WHAT YOU ARE ASKED TO DO: Reproduce all entries precisely as they are written.

--------

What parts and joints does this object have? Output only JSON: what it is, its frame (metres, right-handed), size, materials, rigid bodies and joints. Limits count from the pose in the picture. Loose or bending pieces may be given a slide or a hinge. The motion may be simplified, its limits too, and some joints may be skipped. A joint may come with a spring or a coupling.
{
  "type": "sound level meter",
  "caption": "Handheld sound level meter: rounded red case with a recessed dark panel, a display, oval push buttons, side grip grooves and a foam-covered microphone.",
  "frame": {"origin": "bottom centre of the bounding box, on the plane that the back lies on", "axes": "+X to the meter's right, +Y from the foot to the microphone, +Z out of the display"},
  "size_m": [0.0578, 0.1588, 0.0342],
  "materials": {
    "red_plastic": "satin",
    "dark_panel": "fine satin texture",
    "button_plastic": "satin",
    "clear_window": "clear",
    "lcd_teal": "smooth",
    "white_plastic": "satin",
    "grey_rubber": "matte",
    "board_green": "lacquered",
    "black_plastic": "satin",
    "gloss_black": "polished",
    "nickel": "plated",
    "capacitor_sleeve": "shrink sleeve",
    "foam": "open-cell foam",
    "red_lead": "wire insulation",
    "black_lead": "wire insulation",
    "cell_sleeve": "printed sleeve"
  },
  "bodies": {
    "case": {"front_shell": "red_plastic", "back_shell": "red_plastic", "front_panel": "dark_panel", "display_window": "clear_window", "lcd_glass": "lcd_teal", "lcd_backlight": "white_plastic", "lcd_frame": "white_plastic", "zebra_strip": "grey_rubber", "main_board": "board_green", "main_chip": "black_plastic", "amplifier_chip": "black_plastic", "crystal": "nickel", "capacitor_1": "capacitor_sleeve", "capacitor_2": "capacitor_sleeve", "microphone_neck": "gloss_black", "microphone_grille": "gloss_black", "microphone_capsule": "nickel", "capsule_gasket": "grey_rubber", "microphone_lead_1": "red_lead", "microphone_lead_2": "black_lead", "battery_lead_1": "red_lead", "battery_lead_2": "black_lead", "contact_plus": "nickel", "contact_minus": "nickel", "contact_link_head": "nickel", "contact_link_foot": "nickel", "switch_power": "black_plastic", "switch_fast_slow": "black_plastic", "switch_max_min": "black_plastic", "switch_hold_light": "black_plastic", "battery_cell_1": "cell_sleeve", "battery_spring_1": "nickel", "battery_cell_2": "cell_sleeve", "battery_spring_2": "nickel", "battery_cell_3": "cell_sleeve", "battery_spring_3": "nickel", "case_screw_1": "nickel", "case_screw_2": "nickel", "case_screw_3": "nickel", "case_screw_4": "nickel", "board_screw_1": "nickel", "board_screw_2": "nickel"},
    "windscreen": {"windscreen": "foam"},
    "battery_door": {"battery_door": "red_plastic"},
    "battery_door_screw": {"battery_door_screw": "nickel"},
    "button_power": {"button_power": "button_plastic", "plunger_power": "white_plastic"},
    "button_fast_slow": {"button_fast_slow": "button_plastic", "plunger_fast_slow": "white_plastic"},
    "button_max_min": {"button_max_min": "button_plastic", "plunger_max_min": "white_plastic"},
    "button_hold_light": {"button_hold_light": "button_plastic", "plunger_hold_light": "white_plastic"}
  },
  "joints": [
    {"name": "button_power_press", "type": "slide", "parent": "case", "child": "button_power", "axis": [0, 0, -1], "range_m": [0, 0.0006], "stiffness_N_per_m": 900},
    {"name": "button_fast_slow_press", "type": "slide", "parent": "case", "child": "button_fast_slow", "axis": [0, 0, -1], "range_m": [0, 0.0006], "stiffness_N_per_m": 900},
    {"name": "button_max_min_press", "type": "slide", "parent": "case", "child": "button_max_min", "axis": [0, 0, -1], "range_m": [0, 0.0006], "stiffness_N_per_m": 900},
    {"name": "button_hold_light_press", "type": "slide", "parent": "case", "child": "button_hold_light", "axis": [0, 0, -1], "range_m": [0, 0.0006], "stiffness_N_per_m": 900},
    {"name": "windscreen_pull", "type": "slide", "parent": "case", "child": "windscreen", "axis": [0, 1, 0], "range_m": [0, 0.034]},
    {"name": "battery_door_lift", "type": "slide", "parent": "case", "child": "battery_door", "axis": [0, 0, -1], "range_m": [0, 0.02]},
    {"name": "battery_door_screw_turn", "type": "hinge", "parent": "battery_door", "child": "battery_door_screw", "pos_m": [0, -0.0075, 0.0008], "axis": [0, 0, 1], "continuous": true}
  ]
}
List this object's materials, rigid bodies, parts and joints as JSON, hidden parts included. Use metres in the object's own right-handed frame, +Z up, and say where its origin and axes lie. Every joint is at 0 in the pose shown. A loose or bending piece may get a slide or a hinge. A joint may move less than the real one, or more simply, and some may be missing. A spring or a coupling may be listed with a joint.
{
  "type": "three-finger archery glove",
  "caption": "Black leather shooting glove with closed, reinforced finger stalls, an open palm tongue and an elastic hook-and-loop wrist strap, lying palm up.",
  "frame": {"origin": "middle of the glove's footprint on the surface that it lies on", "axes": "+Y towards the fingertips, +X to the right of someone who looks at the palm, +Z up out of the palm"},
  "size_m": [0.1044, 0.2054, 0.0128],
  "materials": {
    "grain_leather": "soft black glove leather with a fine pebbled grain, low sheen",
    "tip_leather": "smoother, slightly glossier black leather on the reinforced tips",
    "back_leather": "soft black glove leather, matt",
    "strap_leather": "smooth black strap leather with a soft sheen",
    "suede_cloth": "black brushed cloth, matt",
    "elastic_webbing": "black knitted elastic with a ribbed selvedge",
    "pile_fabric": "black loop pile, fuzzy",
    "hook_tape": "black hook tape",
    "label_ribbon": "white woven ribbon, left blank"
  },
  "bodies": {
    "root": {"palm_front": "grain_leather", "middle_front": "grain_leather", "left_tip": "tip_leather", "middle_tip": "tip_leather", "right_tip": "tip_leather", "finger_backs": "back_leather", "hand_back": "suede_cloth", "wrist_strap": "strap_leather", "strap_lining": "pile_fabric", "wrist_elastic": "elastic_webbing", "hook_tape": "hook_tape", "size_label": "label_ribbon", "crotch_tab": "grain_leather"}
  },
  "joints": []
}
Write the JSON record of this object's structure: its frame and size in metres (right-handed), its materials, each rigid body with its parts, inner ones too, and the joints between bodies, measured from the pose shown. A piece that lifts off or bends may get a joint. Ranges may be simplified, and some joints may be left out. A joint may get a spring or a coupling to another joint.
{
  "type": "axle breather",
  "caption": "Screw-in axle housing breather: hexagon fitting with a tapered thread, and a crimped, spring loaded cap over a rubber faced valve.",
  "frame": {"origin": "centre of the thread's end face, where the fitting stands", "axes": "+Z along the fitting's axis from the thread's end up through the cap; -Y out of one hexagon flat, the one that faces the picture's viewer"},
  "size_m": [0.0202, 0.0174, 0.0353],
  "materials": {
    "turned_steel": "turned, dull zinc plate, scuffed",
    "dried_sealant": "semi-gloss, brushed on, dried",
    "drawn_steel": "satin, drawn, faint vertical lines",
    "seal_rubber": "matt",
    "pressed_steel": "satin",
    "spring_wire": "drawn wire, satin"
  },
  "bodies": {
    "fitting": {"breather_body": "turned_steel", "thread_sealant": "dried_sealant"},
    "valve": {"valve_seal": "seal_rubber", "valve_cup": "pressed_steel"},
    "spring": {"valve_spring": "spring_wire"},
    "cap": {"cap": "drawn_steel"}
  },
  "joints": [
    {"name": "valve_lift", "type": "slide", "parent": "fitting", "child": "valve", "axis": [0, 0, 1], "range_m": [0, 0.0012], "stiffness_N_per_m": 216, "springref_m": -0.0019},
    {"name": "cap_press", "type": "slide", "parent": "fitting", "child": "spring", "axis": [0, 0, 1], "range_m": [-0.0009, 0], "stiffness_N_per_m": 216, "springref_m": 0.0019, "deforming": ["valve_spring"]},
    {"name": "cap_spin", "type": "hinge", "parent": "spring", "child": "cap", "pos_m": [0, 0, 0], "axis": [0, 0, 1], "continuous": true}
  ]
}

--------

SOLUTION TO THE PROBLEM:
What parts and joints does this object have? Output only JSON: what it is, its frame (metres, right-handed), size, materials, rigid bodies and joints. Limits count from the pose in the picture. Loose or bending pieces may be given a slide or a hinge. The motion may be simplified, its limits too, and some joints may be skipped. A joint may come with a spring or a coupling.
{
  "type": "sound level meter",
  "caption": "Handheld sound level meter: rounded red case with a recessed dark panel, a display, oval push buttons, side grip grooves and a foam-covered microphone.",
  "frame": {"origin": "bottom centre of the bounding box, on the plane that the back lies on", "axes": "+X to the meter's right, +Y from the foot to the microphone, +Z out of the display"},
  "size_m": [0.0578, 0.1588, 0.0342],
  "materials": {
    "red_plastic": "satin",
    "dark_panel": "fine satin texture",
    "button_plastic": "satin",
    "clear_window": "clear",
    "lcd_teal": "smooth",
    "white_plastic": "satin",
    "grey_rubber": "matte",
    "board_green": "lacquered",
    "black_plastic": "satin",
    "gloss_black": "polished",
    "nickel": "plated",
    "capacitor_sleeve": "shrink sleeve",
    "foam": "open-cell foam",
    "red_lead": "wire insulation",
    "black_lead": "wire insulation",
    "cell_sleeve": "printed sleeve"
  },
  "bodies": {
    "case": {"front_shell": "red_plastic", "back_shell": "red_plastic", "front_panel": "dark_panel", "display_window": "clear_window", "lcd_glass": "lcd_teal", "lcd_backlight": "white_plastic", "lcd_frame": "white_plastic", "zebra_strip": "grey_rubber", "main_board": "board_green", "main_chip": "black_plastic", "amplifier_chip": "black_plastic", "crystal": "nickel", "capacitor_1": "capacitor_sleeve", "capacitor_2": "capacitor_sleeve", "microphone_neck": "gloss_black", "microphone_grille": "gloss_black", "microphone_capsule": "nickel", "capsule_gasket": "grey_rubber", "microphone_lead_1": "red_lead", "microphone_lead_2": "black_lead", "battery_lead_1": "red_lead", "battery_lead_2": "black_lead", "contact_plus": "nickel", "contact_minus": "nickel", "contact_link_head": "nickel", "contact_link_foot": "nickel", "switch_power": "black_plastic", "switch_fast_slow": "black_plastic", "switch_max_min": "black_plastic", "switch_hold_light": "black_plastic", "battery_cell_1": "cell_sleeve", "battery_spring_1": "nickel", "battery_cell_2": "cell_sleeve", "battery_spring_2": "nickel", "battery_cell_3": "cell_sleeve", "battery_spring_3": "nickel", "case_screw_1": "nickel", "case_screw_2": "nickel", "case_screw_3": "nickel", "case_screw_4": "nickel", "board_screw_1": "nickel", "board_screw_2": "nickel"},
    "windscreen": {"windscreen": "foam"},
    "battery_door": {"battery_door": "red_plastic"},
    "battery_door_screw": {"battery_door_screw": "nickel"},
    "button_power": {"button_power": "button_plastic", "plunger_power": "white_plastic"},
    "button_fast_slow": {"button_fast_slow": "button_plastic", "plunger_fast_slow": "white_plastic"},
    "button_max_min": {"button_max_min": "button_plastic", "plunger_max_min": "white_plastic"},
    "button_hold_light": {"button_hold_light": "button_plastic", "plunger_hold_light": "white_plastic"}
  },
  "joints": [
    {"name": "button_power_press", "type": "slide", "parent": "case", "child": "button_power", "axis": [0, 0, -1], "range_m": [0, 0.0006], "stiffness_N_per_m": 900},
    {"name": "button_fast_slow_press", "type": "slide", "parent": "case", "child": "button_fast_slow", "axis": [0, 0, -1], "range_m": [0, 0.0006], "stiffness_N_per_m": 900},
    {"name": "button_max_min_press", "type": "slide", "parent": "case", "child": "button_max_min", "axis": [0, 0, -1], "range_m": [0, 0.0006], "stiffness_N_per_m": 900},
    {"name": "button_hold_light_press", "type": "slide", "parent": "case", "child": "button_hold_light", "axis": [0, 0, -1], "range_m": [0, 0.0006], "stiffness_N_per_m": 900},
    {"name": "windscreen_pull", "type": "slide", "parent": "case", "child": "windscreen", "axis": [0, 1, 0], "range_m": [0, 0.034]},
    {"name": "battery_door_lift", "type": "slide", "parent": "case", "child": "battery_door", "axis": [0, 0, -1], "range_m": [0, 0.02]},
    {"name": "battery_door_screw_turn", "type": "hinge", "parent": "battery_door", "child": "battery_door_screw", "pos_m": [0, -0.0075, 0.0008], "axis": [0, 0, 1], "continuous": true}
  ]
}
List this object's materials, rigid bodies, parts and joints as JSON, hidden parts included. Use metres in the object's own right-handed frame, +Z up, and say where its origin and axes lie. Every joint is at 0 in the pose shown. A loose or bending piece may get a slide or a hinge. A joint may move less than the real one, or more simply, and some may be missing. A spring or a coupling may be listed with a joint.
{
  "type": "three-finger archery glove",
  "caption": "Black leather shooting glove with closed, reinforced finger stalls, an open palm tongue and an elastic hook-and-loop wrist strap, lying palm up.",
  "frame": {"origin": "middle of the glove's footprint on the surface that it lies on", "axes": "+Y towards the fingertips, +X to the right of someone who looks at the palm, +Z up out of the palm"},
  "size_m": [0.1044, 0.2054, 0.0128],
  "materials": {
    "grain_leather": "soft black glove leather with a fine pebbled grain, low sheen",
    "tip_leather": "smoother, slightly glossier black leather on the reinforced tips",
    "back_leather": "soft black glove leather, matt",
    "strap_leather": "smooth black strap leather with a soft sheen",
    "suede_cloth": "black brushed cloth, matt",
    "elastic_webbing": "black knitted elastic with a ribbed selvedge",
    "pile_fabric": "black loop pile, fuzzy",
    "hook_tape": "black hook tape",
    "label_ribbon": "white woven ribbon, left blank"
  },
  "bodies": {
    "root": {"palm_front": "grain_leather", "middle_front": "grain_leather", "left_tip": "tip_leather", "middle_tip": "tip_leather", "right_tip": "tip_leather", "finger_backs": "back_leather", "hand_back": "suede_cloth", "wrist_strap": "strap_leather", "strap_lining": "pile_fabric", "wrist_elastic": "elastic_webbing", "hook_tape": "hook_tape", "size_label": "label_ribbon", "crotch_tab": "grain_leather"}
  },
  "joints": []
}
Write the JSON record of this object's structure: its frame and size in metres (right-handed), its materials, each rigid body with its parts, inner ones too, and the joints between bodies, measured from the pose shown. A piece that lifts off or bends may get a joint. Ranges may be simplified, and some joints may be left out. A joint may get a spring or a coupling to another joint.
{
  "type": "axle breather",
  "caption": "Screw-in axle housing breather: hexagon fitting with a tapered thread, and a crimped, spring loaded cap over a rubber faced valve.",
  "frame": {"origin": "centre of the thread's end face, where the fitting stands", "axes": "+Z along the fitting's axis from the thread's end up through the cap; -Y out of one hexagon flat, the one that faces the picture's viewer"},
  "size_m": [0.0202, 0.0174, 0.0353],
  "materials": {
    "turned_steel": "turned, dull zinc plate, scuffed",
    "dried_sealant": "semi-gloss, brushed on, dried",
    "drawn_steel": "satin, drawn, faint vertical lines",
    "seal_rubber": "matt",
    "pressed_steel": "satin",
    "spring_wire": "drawn wire, satin"
  },
  "bodies": {
    "fitting": {"breather_body": "turned_steel", "thread_sealant": "dried_sealant"},
    "valve": {"valve_seal": "seal_rubber", "valve_cup": "pressed_steel"},
    "spring": {"valve_spring": "spring_wire"},
    "cap": {"cap": "drawn_steel"}
  },
  "joints": [
    {"name": "valve_lift", "type": "slide", "parent": "fitting", "child": "valve", "axis": [0, 0, 1], "range_m": [0, 0.0012], "stiffness_N_per_m": 216, "springref_m": -0.0019},
    {"name": "cap_press", "type": "slide", "parent": "fitting", "child": "spring", "axis": [0, 0, 1], "range_m": [-0.0009, 0], "stiffness_N_per_m": 216, "springref_m": 0.0019, "deforming": ["valve_spring"]},
    {"name": "cap_spin", "type": "hinge", "parent": "spring", "child": "cap", "pos_m": [0, 0, 0], "axis": [0, 0, 1], "continuous": true}
  ]
}